**Supplied data**

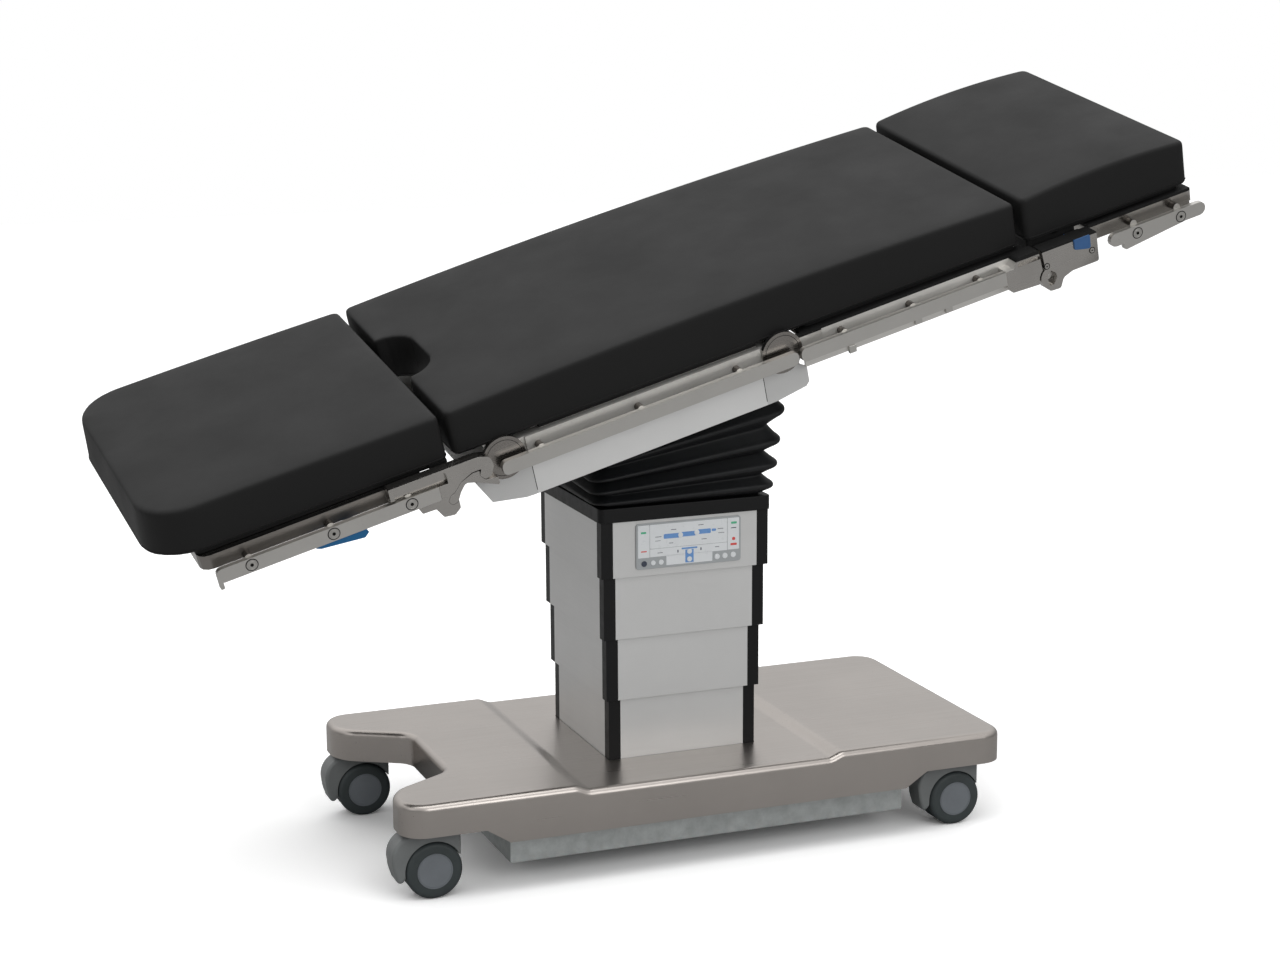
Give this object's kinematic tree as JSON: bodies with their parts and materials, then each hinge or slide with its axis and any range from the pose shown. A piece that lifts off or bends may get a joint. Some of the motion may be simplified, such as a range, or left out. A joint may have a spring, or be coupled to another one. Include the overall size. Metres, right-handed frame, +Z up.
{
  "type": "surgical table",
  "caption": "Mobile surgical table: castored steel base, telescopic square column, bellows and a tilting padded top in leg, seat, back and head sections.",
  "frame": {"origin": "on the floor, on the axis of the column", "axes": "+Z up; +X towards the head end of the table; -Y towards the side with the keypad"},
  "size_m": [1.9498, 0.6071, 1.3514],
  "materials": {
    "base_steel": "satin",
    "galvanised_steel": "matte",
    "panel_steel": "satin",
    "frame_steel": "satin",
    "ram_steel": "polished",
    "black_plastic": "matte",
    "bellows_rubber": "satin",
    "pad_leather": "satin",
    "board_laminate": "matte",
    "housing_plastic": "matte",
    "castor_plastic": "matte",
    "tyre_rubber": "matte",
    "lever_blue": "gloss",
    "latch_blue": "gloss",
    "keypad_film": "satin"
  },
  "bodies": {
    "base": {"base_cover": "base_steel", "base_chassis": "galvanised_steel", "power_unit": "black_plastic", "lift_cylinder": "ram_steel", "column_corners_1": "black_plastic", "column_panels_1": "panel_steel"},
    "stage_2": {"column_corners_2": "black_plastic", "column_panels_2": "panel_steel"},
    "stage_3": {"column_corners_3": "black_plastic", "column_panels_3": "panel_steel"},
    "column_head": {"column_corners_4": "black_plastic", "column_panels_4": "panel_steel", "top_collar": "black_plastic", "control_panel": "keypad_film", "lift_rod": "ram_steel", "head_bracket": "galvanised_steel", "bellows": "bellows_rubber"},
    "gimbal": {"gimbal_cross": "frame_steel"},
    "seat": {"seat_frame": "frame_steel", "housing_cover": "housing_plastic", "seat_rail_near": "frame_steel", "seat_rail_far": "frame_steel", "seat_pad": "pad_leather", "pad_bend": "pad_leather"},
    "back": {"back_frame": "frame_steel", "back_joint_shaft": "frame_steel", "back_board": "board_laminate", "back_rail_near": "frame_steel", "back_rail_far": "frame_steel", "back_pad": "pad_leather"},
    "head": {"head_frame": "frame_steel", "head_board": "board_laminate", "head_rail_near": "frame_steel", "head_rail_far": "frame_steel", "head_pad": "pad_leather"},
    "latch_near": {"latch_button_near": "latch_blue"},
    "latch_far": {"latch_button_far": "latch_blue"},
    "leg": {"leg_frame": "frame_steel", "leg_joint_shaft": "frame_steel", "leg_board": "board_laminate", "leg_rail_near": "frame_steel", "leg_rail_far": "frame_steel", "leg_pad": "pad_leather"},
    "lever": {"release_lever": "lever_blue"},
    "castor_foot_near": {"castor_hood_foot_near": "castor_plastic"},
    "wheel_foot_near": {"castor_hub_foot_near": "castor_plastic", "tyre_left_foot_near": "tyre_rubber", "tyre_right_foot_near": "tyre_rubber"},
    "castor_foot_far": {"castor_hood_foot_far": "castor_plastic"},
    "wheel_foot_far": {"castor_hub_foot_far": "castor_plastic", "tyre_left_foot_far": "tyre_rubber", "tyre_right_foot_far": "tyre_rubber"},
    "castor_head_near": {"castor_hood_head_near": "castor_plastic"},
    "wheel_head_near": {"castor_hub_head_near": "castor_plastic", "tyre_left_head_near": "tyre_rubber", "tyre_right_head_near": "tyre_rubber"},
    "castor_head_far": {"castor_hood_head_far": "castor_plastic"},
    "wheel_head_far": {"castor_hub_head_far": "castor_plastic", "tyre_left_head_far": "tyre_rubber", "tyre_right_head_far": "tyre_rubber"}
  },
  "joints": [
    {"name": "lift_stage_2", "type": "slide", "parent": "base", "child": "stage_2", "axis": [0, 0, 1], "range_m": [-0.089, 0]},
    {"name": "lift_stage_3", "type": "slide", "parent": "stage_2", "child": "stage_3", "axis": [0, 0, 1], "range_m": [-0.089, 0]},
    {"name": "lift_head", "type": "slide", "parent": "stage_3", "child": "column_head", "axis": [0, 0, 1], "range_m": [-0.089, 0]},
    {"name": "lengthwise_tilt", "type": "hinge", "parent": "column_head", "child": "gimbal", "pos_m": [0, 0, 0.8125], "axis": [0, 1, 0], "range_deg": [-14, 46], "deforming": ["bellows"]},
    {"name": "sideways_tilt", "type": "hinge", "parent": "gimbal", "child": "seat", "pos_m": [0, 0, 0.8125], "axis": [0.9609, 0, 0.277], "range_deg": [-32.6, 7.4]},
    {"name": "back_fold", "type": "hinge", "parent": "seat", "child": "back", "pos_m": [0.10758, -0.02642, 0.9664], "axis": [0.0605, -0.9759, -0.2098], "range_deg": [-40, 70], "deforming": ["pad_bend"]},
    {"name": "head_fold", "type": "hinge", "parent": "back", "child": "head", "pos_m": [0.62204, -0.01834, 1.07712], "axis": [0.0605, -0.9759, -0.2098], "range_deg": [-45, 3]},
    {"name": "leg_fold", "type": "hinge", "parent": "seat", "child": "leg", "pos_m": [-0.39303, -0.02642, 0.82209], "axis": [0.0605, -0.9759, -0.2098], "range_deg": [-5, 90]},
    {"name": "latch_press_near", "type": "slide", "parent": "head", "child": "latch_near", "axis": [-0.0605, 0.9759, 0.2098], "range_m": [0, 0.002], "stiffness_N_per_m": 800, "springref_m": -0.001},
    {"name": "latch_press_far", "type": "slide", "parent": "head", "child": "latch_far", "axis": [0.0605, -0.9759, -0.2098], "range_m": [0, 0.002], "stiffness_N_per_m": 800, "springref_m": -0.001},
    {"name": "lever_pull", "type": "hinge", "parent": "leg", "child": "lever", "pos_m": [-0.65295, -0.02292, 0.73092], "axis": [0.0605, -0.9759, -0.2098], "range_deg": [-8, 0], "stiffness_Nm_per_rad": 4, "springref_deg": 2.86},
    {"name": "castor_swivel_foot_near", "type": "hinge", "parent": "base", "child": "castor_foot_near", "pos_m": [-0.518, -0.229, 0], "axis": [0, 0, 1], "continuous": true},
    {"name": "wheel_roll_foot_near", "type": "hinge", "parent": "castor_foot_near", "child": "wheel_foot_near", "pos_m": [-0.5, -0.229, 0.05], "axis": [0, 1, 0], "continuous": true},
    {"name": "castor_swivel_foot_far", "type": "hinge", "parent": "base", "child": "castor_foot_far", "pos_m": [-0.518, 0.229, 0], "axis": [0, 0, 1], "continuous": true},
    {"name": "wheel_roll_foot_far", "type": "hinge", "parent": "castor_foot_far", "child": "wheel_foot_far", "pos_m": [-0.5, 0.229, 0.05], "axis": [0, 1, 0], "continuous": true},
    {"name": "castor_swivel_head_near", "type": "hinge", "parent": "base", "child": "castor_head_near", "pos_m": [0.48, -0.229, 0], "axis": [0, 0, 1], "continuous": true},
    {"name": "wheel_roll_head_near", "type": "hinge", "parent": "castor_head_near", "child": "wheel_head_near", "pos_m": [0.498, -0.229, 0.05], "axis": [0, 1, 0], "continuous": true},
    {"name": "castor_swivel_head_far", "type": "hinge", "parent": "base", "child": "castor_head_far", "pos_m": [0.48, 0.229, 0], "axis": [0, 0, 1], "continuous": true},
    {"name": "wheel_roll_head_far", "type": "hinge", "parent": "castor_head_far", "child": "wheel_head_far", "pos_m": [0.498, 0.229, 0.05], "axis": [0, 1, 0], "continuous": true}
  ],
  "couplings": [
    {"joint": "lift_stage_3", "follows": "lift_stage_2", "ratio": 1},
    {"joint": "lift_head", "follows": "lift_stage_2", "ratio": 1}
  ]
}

**Exercise task**
Without changing a word, restate the whole listing.

**Solution to the problem**
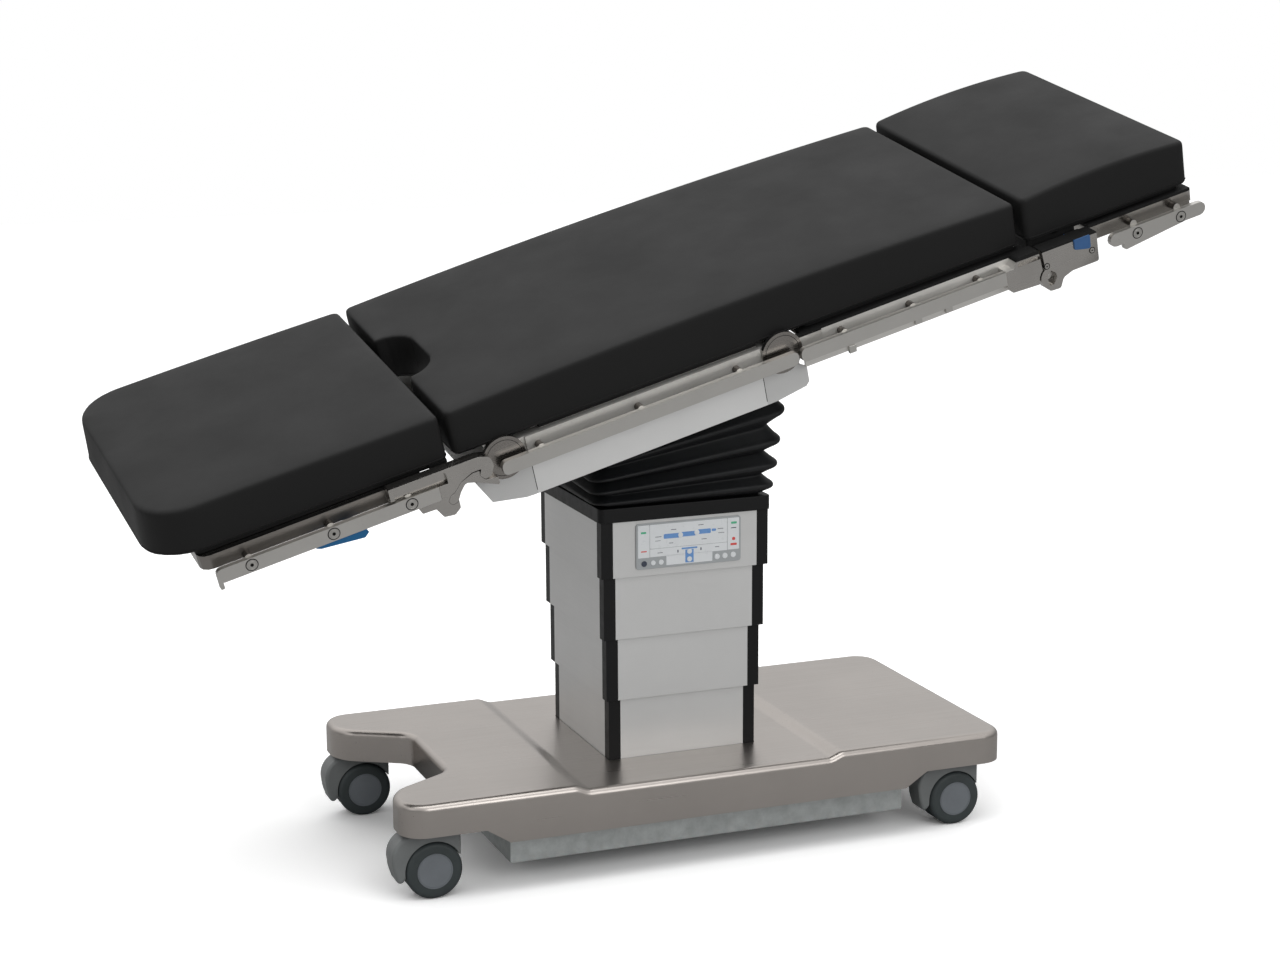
Give this object's kinematic tree as JSON: bodies with their parts and materials, then each hinge or slide with its axis and any range from the pose shown. A piece that lifts off or bends may get a joint. Some of the motion may be simplified, such as a range, or left out. A joint may have a spring, or be coupled to another one. Include the overall size. Metres, right-handed frame, +Z up.
{
  "type": "surgical table",
  "caption": "Mobile surgical table: castored steel base, telescopic square column, bellows and a tilting padded top in leg, seat, back and head sections.",
  "frame": {"origin": "on the floor, on the axis of the column", "axes": "+Z up; +X towards the head end of the table; -Y towards the side with the keypad"},
  "size_m": [1.9498, 0.6071, 1.3514],
  "materials": {
    "base_steel": "satin",
    "galvanised_steel": "matte",
    "panel_steel": "satin",
    "frame_steel": "satin",
    "ram_steel": "polished",
    "black_plastic": "matte",
    "bellows_rubber": "satin",
    "pad_leather": "satin",
    "board_laminate": "matte",
    "housing_plastic": "matte",
    "castor_plastic": "matte",
    "tyre_rubber": "matte",
    "lever_blue": "gloss",
    "latch_blue": "gloss",
    "keypad_film": "satin"
  },
  "bodies": {
    "base": {"base_cover": "base_steel", "base_chassis": "galvanised_steel", "power_unit": "black_plastic", "lift_cylinder": "ram_steel", "column_corners_1": "black_plastic", "column_panels_1": "panel_steel"},
    "stage_2": {"column_corners_2": "black_plastic", "column_panels_2": "panel_steel"},
    "stage_3": {"column_corners_3": "black_plastic", "column_panels_3": "panel_steel"},
    "column_head": {"column_corners_4": "black_plastic", "column_panels_4": "panel_steel", "top_collar": "black_plastic", "control_panel": "keypad_film", "lift_rod": "ram_steel", "head_bracket": "galvanised_steel", "bellows": "bellows_rubber"},
    "gimbal": {"gimbal_cross": "frame_steel"},
    "seat": {"seat_frame": "frame_steel", "housing_cover": "housing_plastic", "seat_rail_near": "frame_steel", "seat_rail_far": "frame_steel", "seat_pad": "pad_leather", "pad_bend": "pad_leather"},
    "back": {"back_frame": "frame_steel", "back_joint_shaft": "frame_steel", "back_board": "board_laminate", "back_rail_near": "frame_steel", "back_rail_far": "frame_steel", "back_pad": "pad_leather"},
    "head": {"head_frame": "frame_steel", "head_board": "board_laminate", "head_rail_near": "frame_steel", "head_rail_far": "frame_steel", "head_pad": "pad_leather"},
    "latch_near": {"latch_button_near": "latch_blue"},
    "latch_far": {"latch_button_far": "latch_blue"},
    "leg": {"leg_frame": "frame_steel", "leg_joint_shaft": "frame_steel", "leg_board": "board_laminate", "leg_rail_near": "frame_steel", "leg_rail_far": "frame_steel", "leg_pad": "pad_leather"},
    "lever": {"release_lever": "lever_blue"},
    "castor_foot_near": {"castor_hood_foot_near": "castor_plastic"},
    "wheel_foot_near": {"castor_hub_foot_near": "castor_plastic", "tyre_left_foot_near": "tyre_rubber", "tyre_right_foot_near": "tyre_rubber"},
    "castor_foot_far": {"castor_hood_foot_far": "castor_plastic"},
    "wheel_foot_far": {"castor_hub_foot_far": "castor_plastic", "tyre_left_foot_far": "tyre_rubber", "tyre_right_foot_far": "tyre_rubber"},
    "castor_head_near": {"castor_hood_head_near": "castor_plastic"},
    "wheel_head_near": {"castor_hub_head_near": "castor_plastic", "tyre_left_head_near": "tyre_rubber", "tyre_right_head_near": "tyre_rubber"},
    "castor_head_far": {"castor_hood_head_far": "castor_plastic"},
    "wheel_head_far": {"castor_hub_head_far": "castor_plastic", "tyre_left_head_far": "tyre_rubber", "tyre_right_head_far": "tyre_rubber"}
  },
  "joints": [
    {"name": "lift_stage_2", "type": "slide", "parent": "base", "child": "stage_2", "axis": [0, 0, 1], "range_m": [-0.089, 0]},
    {"name": "lift_stage_3", "type": "slide", "parent": "stage_2", "child": "stage_3", "axis": [0, 0, 1], "range_m": [-0.089, 0]},
    {"name": "lift_head", "type": "slide", "parent": "stage_3", "child": "column_head", "axis": [0, 0, 1], "range_m": [-0.089, 0]},
    {"name": "lengthwise_tilt", "type": "hinge", "parent": "column_head", "child": "gimbal", "pos_m": [0, 0, 0.8125], "axis": [0, 1, 0], "range_deg": [-14, 46], "deforming": ["bellows"]},
    {"name": "sideways_tilt", "type": "hinge", "parent": "gimbal", "child": "seat", "pos_m": [0, 0, 0.8125], "axis": [0.9609, 0, 0.277], "range_deg": [-32.6, 7.4]},
    {"name": "back_fold", "type": "hinge", "parent": "seat", "child": "back", "pos_m": [0.10758, -0.02642, 0.9664], "axis": [0.0605, -0.9759, -0.2098], "range_deg": [-40, 70], "deforming": ["pad_bend"]},
    {"name": "head_fold", "type": "hinge", "parent": "back", "child": "head", "pos_m": [0.62204, -0.01834, 1.07712], "axis": [0.0605, -0.9759, -0.2098], "range_deg": [-45, 3]},
    {"name": "leg_fold", "type": "hinge", "parent": "seat", "child": "leg", "pos_m": [-0.39303, -0.02642, 0.82209], "axis": [0.0605, -0.9759, -0.2098], "range_deg": [-5, 90]},
    {"name": "latch_press_near", "type": "slide", "parent": "head", "child": "latch_near", "axis": [-0.0605, 0.9759, 0.2098], "range_m": [0, 0.002], "stiffness_N_per_m": 800, "springref_m": -0.001},
    {"name": "latch_press_far", "type": "slide", "parent": "head", "child": "latch_far", "axis": [0.0605, -0.9759, -0.2098], "range_m": [0, 0.002], "stiffness_N_per_m": 800, "springref_m": -0.001},
    {"name": "lever_pull", "type": "hinge", "parent": "leg", "child": "lever", "pos_m": [-0.65295, -0.02292, 0.73092], "axis": [0.0605, -0.9759, -0.2098], "range_deg": [-8, 0], "stiffness_Nm_per_rad": 4, "springref_deg": 2.86},
    {"name": "castor_swivel_foot_near", "type": "hinge", "parent": "base", "child": "castor_foot_near", "pos_m": [-0.518, -0.229, 0], "axis": [0, 0, 1], "continuous": true},
    {"name": "wheel_roll_foot_near", "type": "hinge", "parent": "castor_foot_near", "child": "wheel_foot_near", "pos_m": [-0.5, -0.229, 0.05], "axis": [0, 1, 0], "continuous": true},
    {"name": "castor_swivel_foot_far", "type": "hinge", "parent": "base", "child": "castor_foot_far", "pos_m": [-0.518, 0.229, 0], "axis": [0, 0, 1], "continuous": true},
    {"name": "wheel_roll_foot_far", "type": "hinge", "parent": "castor_foot_far", "child": "wheel_foot_far", "pos_m": [-0.5, 0.229, 0.05], "axis": [0, 1, 0], "continuous": true},
    {"name": "castor_swivel_head_near", "type": "hinge", "parent": "base", "child": "castor_head_near", "pos_m": [0.48, -0.229, 0], "axis": [0, 0, 1], "continuous": true},
    {"name": "wheel_roll_head_near", "type": "hinge", "parent": "castor_head_near", "child": "wheel_head_near", "pos_m": [0.498, -0.229, 0.05], "axis": [0, 1, 0], "continuous": true},
    {"name": "castor_swivel_head_far", "type": "hinge", "parent": "base", "child": "castor_head_far", "pos_m": [0.48, 0.229, 0], "axis": [0, 0, 1], "continuous": true},
    {"name": "wheel_roll_head_far", "type": "hinge", "parent": "castor_head_far", "child": "wheel_head_far", "pos_m": [0.498, 0.229, 0.05], "axis": [0, 1, 0], "continuous": true}
  ],
  "couplings": [
    {"joint": "lift_stage_3", "follows": "lift_stage_2", "ratio": 1},
    {"joint": "lift_head", "follows": "lift_stage_2", "ratio": 1}
  ]
}